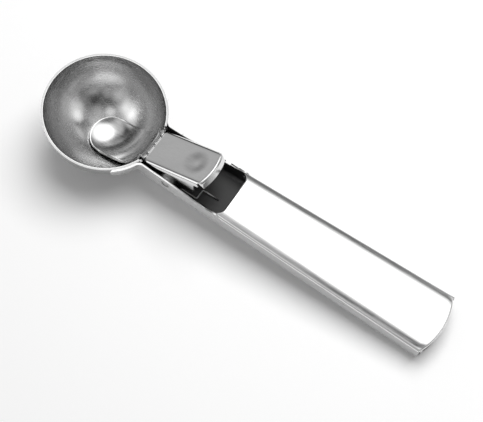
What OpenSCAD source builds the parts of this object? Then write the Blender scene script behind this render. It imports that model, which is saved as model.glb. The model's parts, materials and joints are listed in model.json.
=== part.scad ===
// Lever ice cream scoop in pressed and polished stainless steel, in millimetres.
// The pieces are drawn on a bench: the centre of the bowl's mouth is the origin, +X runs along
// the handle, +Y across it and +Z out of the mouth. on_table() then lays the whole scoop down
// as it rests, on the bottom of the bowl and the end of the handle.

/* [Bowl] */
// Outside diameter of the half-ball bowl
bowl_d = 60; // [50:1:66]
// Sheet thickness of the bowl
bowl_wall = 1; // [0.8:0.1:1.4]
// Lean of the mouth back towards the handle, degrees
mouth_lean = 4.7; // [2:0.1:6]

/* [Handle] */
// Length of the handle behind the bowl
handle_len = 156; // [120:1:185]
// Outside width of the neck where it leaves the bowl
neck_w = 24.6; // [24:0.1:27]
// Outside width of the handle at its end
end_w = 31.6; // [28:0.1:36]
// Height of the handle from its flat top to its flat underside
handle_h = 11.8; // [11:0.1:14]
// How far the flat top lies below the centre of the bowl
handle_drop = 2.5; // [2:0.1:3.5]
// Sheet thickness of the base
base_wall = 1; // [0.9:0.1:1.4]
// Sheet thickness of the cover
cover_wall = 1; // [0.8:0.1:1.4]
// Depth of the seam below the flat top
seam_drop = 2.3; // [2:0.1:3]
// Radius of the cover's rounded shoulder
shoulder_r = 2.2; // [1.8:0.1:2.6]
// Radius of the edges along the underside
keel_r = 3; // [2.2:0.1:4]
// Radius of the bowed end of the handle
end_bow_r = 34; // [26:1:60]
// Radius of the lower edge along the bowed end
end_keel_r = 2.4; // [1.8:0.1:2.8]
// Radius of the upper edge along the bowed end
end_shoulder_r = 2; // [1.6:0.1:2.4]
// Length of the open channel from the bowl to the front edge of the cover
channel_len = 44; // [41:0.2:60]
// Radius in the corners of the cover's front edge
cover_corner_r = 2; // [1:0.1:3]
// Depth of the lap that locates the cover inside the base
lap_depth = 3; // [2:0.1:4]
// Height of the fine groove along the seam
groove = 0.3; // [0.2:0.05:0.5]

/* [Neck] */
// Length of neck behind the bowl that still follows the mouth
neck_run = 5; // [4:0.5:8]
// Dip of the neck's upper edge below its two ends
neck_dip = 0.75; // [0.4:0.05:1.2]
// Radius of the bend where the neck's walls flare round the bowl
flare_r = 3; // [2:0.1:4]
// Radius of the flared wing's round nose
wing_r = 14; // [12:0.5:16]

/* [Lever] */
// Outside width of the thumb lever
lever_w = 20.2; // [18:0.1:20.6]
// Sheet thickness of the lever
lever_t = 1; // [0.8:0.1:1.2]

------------

__INSTRUCTIONS FOR THE TASK__. A single figure is required: the number of lines above in which the word "that" occurs.

__ANSWER TO THE TASK__. 3